## WRITTEN EXERCISE
Write out again, unaltered, the lines from the start through the line containing "Slot.STEEL, OXIDE_STEEL, seats)".

## RECORD EXTRACTS
^^^^^^^^

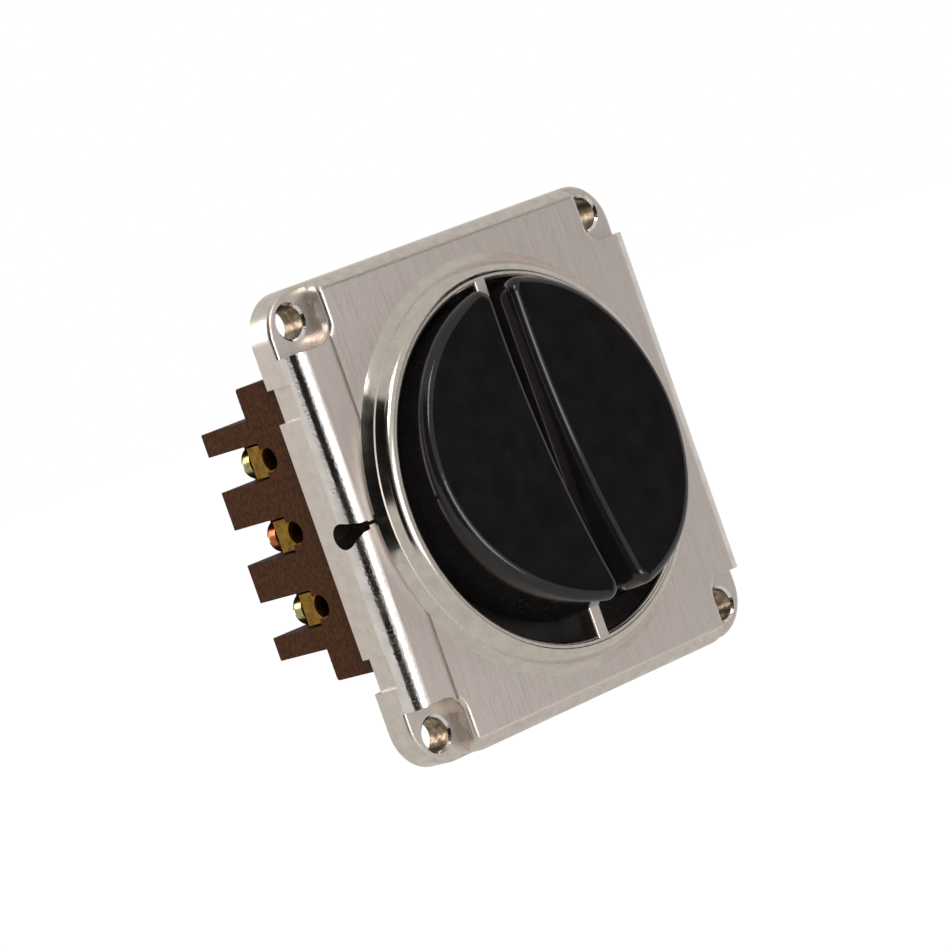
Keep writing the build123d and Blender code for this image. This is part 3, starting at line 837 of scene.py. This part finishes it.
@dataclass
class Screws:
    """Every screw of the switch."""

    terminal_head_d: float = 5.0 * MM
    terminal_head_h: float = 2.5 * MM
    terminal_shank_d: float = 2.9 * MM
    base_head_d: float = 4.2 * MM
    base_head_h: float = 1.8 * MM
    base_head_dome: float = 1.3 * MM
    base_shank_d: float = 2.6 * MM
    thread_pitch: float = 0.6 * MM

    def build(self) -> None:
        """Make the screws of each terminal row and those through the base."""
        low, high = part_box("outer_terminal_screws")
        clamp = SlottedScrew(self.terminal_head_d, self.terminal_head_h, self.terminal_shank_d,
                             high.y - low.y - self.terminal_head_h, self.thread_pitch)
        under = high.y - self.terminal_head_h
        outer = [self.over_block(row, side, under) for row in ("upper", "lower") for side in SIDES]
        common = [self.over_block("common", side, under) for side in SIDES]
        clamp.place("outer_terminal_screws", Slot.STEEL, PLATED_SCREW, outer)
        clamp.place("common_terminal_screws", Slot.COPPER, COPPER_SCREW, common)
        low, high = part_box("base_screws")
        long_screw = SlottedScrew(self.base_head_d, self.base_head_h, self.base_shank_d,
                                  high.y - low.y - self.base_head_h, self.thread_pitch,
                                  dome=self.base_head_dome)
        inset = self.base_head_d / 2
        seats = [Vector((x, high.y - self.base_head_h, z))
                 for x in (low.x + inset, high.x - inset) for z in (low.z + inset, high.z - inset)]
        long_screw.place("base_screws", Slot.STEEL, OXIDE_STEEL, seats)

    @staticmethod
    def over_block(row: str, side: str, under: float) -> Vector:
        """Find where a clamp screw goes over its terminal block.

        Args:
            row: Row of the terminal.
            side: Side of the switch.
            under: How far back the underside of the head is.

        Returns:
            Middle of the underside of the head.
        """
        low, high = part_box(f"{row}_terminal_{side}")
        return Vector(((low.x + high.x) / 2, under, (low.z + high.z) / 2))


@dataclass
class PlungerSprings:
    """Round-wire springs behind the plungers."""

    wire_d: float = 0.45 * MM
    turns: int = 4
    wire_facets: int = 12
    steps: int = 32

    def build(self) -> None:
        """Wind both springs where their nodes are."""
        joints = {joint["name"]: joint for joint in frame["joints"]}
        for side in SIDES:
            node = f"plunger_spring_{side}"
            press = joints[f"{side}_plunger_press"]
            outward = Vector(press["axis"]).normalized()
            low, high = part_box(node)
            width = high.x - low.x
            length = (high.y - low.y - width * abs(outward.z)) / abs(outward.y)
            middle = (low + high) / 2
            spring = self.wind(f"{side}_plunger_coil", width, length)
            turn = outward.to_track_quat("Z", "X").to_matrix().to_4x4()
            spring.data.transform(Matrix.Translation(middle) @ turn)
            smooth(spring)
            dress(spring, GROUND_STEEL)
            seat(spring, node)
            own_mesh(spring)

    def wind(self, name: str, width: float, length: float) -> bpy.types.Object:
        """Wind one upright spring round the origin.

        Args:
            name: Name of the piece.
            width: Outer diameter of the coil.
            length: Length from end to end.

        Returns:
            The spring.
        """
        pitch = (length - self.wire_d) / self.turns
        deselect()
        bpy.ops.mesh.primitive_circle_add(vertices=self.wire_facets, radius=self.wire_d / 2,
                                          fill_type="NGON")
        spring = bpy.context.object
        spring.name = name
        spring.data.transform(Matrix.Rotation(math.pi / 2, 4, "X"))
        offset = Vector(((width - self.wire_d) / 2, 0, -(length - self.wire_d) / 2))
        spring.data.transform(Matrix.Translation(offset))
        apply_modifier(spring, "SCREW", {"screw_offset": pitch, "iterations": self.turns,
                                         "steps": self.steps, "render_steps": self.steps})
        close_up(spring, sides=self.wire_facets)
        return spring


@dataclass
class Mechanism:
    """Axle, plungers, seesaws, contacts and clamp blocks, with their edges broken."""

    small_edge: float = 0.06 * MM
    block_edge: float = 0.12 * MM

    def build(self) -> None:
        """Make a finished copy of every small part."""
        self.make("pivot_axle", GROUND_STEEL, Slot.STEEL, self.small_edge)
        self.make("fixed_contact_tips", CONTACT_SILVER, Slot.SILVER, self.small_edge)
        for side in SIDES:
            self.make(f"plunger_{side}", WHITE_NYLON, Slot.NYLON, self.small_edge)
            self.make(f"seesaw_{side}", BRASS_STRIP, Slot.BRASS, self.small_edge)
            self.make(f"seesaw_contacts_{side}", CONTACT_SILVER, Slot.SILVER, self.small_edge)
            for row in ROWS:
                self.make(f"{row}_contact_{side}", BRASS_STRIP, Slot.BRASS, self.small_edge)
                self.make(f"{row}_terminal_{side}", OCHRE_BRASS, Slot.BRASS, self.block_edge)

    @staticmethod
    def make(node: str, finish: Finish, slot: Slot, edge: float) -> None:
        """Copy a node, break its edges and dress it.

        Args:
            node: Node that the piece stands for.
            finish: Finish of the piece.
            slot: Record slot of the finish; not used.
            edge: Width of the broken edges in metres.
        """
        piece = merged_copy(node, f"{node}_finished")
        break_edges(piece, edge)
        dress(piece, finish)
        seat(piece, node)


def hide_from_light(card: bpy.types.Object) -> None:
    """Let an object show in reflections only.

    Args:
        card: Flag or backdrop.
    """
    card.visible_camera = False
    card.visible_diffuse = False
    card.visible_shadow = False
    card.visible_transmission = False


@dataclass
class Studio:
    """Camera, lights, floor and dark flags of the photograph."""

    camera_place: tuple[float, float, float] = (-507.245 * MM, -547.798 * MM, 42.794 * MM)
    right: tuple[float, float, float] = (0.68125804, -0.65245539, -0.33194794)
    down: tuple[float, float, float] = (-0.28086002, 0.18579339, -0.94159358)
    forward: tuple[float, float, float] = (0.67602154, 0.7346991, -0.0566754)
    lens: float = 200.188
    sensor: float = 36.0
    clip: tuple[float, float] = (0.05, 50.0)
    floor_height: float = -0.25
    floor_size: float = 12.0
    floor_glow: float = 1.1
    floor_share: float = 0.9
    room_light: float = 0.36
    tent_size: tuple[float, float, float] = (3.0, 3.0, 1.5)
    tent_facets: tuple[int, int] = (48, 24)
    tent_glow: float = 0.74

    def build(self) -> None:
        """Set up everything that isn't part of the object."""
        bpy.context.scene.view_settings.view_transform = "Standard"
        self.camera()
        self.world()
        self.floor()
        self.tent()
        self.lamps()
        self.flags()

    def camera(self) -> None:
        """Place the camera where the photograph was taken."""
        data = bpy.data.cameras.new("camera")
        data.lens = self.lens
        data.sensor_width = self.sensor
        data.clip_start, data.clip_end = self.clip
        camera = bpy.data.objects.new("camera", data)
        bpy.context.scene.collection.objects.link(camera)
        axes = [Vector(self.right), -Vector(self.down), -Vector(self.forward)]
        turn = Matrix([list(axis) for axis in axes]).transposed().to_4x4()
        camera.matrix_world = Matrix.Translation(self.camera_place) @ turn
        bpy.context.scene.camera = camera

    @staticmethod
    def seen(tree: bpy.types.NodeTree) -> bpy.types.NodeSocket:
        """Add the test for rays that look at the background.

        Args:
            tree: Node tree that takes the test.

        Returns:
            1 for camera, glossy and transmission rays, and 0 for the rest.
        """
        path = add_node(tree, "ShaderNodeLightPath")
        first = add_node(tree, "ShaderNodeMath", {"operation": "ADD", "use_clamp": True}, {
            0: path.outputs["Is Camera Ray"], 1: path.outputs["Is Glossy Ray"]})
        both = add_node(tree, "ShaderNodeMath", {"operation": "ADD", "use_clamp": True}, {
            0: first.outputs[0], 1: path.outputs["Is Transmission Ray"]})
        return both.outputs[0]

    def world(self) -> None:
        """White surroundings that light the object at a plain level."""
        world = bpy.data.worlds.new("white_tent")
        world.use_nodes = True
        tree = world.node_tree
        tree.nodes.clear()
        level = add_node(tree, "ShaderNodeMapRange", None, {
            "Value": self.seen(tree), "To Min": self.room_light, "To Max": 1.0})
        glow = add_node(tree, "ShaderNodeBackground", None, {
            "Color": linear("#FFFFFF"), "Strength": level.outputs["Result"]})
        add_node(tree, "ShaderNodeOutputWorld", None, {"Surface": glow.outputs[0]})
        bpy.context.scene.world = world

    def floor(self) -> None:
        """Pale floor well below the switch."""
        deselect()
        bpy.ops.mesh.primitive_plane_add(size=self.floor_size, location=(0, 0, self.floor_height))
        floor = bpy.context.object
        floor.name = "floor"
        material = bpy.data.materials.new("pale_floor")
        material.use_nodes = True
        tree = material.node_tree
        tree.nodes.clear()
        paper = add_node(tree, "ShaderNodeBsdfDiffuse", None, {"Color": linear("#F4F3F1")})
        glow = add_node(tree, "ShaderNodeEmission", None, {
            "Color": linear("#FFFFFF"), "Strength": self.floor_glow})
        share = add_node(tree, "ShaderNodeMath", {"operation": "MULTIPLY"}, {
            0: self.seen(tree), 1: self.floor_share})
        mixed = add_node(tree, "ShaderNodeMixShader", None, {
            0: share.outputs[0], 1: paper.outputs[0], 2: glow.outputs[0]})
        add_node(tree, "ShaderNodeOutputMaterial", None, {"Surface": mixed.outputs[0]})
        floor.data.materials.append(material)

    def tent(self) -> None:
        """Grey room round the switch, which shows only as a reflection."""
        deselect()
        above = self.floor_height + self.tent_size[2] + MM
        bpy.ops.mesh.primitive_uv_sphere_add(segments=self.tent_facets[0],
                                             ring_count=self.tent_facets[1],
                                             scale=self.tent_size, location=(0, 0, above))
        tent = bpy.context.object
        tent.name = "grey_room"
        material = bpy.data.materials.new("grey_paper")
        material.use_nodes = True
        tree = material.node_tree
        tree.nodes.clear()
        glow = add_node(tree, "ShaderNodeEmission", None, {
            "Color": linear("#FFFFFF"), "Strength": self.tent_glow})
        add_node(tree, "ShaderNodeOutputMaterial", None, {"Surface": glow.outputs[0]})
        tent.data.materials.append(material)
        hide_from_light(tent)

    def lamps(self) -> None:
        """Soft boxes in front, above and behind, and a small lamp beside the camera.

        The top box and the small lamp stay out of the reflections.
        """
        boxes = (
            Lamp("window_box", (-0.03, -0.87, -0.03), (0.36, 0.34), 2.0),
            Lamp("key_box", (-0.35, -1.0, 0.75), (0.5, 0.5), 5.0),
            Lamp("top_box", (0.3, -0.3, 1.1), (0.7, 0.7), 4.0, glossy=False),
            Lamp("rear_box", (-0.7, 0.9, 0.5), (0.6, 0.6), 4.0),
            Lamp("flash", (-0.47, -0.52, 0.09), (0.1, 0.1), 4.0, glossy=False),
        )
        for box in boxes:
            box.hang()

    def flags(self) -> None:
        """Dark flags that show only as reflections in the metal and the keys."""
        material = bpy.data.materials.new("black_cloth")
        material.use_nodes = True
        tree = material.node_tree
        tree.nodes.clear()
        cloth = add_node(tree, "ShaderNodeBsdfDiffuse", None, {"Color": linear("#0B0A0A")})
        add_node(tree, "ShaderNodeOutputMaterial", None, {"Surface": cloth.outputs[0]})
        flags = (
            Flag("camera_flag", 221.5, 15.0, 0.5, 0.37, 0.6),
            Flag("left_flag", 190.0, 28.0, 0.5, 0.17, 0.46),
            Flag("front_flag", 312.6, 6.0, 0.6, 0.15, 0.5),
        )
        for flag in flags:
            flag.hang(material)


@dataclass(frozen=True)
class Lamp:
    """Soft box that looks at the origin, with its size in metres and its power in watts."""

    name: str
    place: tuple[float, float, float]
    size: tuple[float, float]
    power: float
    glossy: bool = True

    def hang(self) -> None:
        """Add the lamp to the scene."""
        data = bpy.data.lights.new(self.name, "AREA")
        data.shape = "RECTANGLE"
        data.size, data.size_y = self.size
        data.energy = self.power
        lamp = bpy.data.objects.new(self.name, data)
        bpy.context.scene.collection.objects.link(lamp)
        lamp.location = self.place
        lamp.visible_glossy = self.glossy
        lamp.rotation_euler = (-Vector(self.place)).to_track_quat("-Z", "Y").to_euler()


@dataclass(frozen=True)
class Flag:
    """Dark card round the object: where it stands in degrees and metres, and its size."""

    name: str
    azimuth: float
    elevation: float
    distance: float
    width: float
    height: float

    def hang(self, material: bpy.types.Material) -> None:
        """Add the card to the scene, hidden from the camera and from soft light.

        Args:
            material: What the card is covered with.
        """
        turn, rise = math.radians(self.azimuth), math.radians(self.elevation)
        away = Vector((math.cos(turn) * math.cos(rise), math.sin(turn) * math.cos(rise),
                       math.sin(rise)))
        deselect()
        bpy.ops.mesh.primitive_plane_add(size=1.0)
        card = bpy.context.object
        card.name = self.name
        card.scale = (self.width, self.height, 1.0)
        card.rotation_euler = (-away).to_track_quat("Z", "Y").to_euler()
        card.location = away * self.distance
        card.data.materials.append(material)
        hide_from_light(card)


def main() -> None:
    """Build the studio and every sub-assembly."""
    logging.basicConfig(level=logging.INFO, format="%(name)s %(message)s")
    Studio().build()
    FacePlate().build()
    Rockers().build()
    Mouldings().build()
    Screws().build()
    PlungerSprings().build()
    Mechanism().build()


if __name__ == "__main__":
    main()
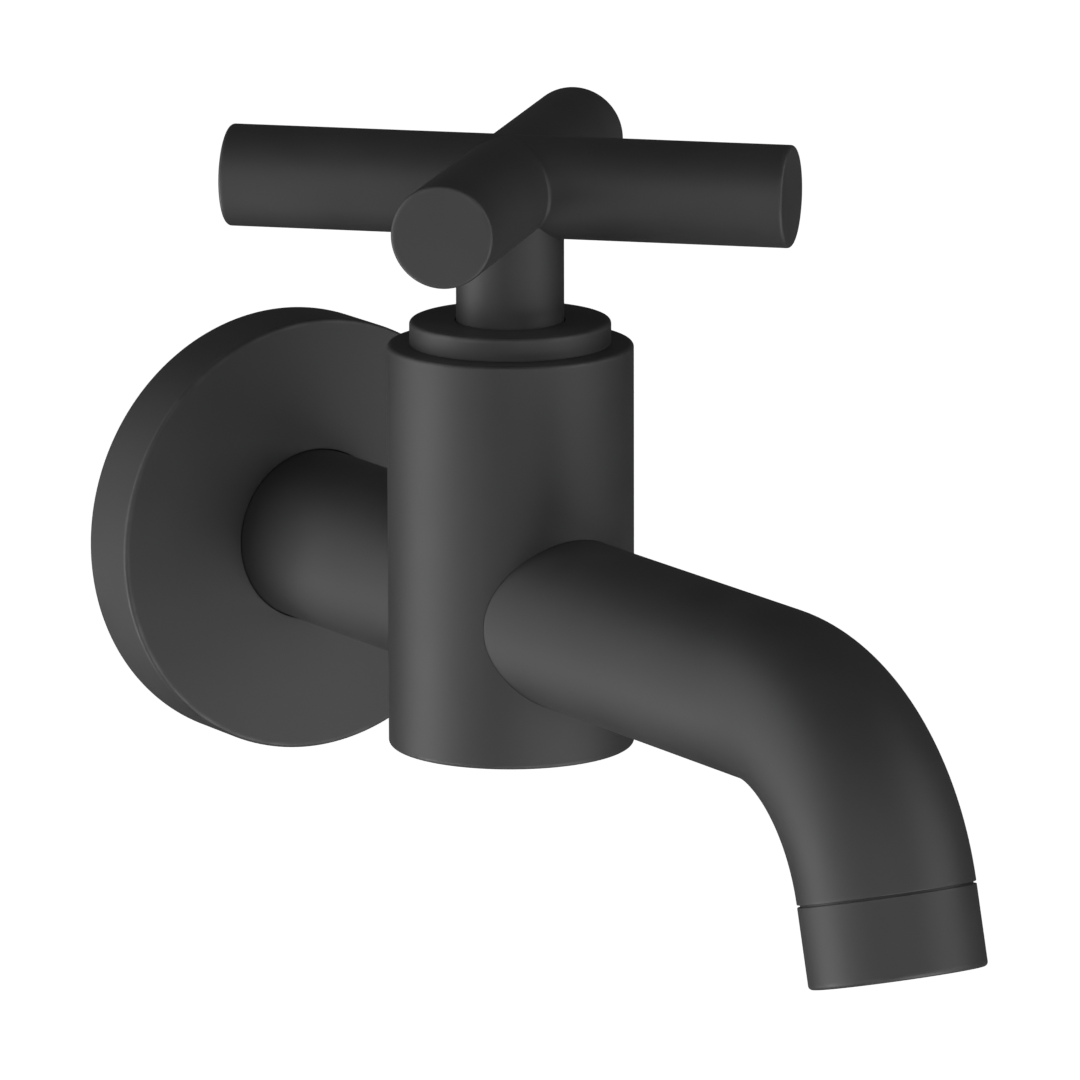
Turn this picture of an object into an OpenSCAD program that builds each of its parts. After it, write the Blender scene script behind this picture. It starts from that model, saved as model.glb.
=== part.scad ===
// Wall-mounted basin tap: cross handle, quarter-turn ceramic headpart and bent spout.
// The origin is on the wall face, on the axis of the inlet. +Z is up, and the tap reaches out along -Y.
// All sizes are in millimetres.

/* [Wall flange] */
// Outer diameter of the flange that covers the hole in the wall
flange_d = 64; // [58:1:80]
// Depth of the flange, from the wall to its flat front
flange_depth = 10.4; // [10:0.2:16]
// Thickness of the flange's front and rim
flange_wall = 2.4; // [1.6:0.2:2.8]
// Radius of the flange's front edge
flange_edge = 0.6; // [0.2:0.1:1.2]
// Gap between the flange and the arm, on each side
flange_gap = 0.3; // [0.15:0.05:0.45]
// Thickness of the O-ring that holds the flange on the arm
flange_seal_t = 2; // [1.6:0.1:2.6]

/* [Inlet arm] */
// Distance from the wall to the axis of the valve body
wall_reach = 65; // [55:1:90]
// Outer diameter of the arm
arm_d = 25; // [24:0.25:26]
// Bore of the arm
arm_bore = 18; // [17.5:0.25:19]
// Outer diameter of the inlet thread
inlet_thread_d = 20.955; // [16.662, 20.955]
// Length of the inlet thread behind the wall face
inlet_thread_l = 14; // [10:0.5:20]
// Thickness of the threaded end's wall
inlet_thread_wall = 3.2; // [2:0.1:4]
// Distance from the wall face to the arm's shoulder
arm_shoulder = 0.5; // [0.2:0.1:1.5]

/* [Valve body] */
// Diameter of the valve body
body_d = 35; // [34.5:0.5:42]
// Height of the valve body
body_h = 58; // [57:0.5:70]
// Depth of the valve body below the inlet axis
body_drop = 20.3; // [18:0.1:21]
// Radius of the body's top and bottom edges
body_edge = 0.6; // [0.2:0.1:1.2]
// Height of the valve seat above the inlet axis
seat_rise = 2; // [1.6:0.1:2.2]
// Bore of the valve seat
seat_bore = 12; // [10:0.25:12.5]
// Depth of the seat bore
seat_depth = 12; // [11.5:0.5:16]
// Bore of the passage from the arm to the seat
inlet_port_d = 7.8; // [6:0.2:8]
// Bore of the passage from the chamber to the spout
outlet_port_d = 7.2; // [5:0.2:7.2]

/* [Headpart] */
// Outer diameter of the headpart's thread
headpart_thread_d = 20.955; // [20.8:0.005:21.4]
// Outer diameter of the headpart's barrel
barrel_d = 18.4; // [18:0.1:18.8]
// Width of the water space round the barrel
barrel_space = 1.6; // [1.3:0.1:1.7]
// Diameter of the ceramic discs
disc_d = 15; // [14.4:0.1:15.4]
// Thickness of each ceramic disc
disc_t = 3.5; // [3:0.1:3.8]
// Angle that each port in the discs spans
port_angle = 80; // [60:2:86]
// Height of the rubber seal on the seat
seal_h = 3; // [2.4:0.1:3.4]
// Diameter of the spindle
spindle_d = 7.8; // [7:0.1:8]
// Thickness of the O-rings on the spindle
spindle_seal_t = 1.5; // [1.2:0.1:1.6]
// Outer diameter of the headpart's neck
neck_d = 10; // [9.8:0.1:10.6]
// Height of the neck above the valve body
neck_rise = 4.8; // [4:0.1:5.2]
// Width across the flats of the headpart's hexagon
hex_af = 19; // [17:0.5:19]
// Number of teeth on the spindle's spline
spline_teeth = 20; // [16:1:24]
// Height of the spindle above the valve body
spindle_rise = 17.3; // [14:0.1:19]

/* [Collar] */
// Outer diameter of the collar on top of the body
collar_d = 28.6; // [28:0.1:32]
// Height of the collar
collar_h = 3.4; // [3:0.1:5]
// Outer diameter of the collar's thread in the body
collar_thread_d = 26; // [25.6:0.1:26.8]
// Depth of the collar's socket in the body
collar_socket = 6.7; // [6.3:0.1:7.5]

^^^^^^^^

## RESULT BELOW
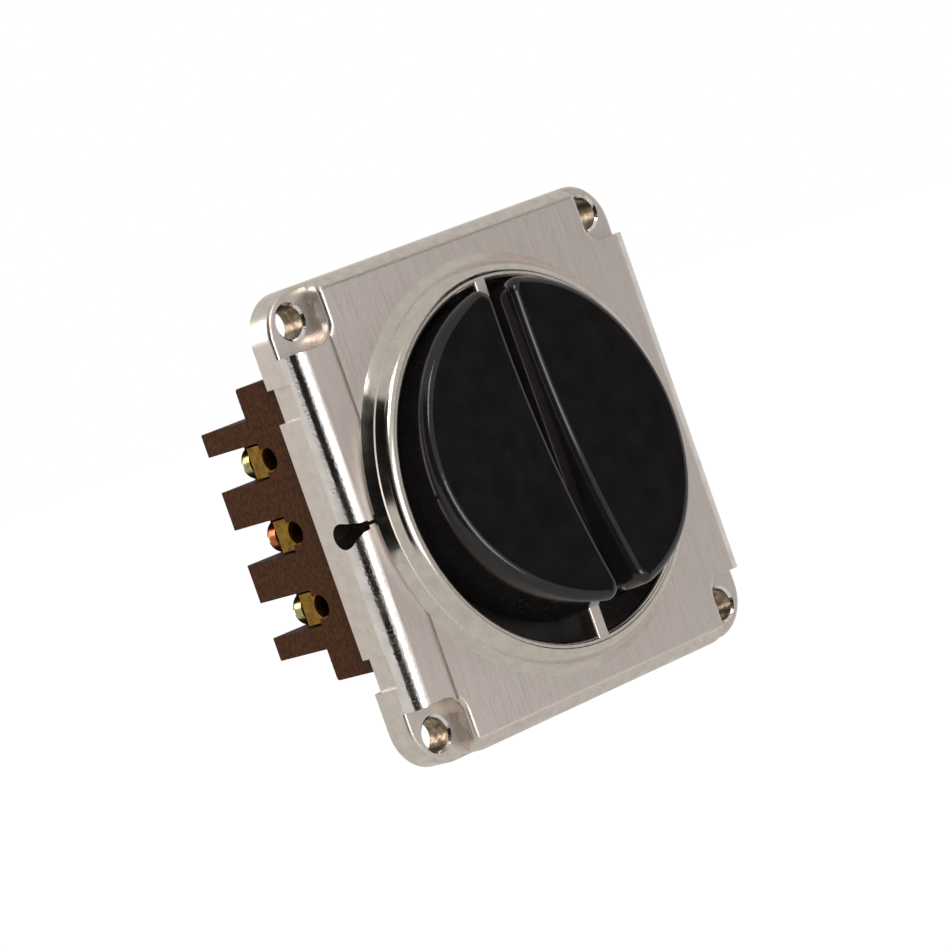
Keep writing the build123d and Blender code for this image. This is part 3, starting at line 837 of scene.py. This part finishes it.
@dataclass
class Screws:
    """Every screw of the switch."""

    terminal_head_d: float = 5.0 * MM
    terminal_head_h: float = 2.5 * MM
    terminal_shank_d: float = 2.9 * MM
    base_head_d: float = 4.2 * MM
    base_head_h: float = 1.8 * MM
    base_head_dome: float = 1.3 * MM
    base_shank_d: float = 2.6 * MM
    thread_pitch: float = 0.6 * MM

    def build(self) -> None:
        """Make the screws of each terminal row and those through the base."""
        low, high = part_box("outer_terminal_screws")
        clamp = SlottedScrew(self.terminal_head_d, self.terminal_head_h, self.terminal_shank_d,
                             high.y - low.y - self.terminal_head_h, self.thread_pitch)
        under = high.y - self.terminal_head_h
        outer = [self.over_block(row, side, under) for row in ("upper", "lower") for side in SIDES]
        common = [self.over_block("common", side, under) for side in SIDES]
        clamp.place("outer_terminal_screws", Slot.STEEL, PLATED_SCREW, outer)
        clamp.place("common_terminal_screws", Slot.COPPER, COPPER_SCREW, common)
        low, high = part_box("base_screws")
        long_screw = SlottedScrew(self.base_head_d, self.base_head_h, self.base_shank_d,
                                  high.y - low.y - self.base_head_h, self.thread_pitch,
                                  dome=self.base_head_dome)
        inset = self.base_head_d / 2
        seats = [Vector((x, high.y - self.base_head_h, z))
                 for x in (low.x + inset, high.x - inset) for z in (low.z + inset, high.z - inset)]
        long_screw.place("base_screws", Slot.STEEL, OXIDE_STEEL, seats)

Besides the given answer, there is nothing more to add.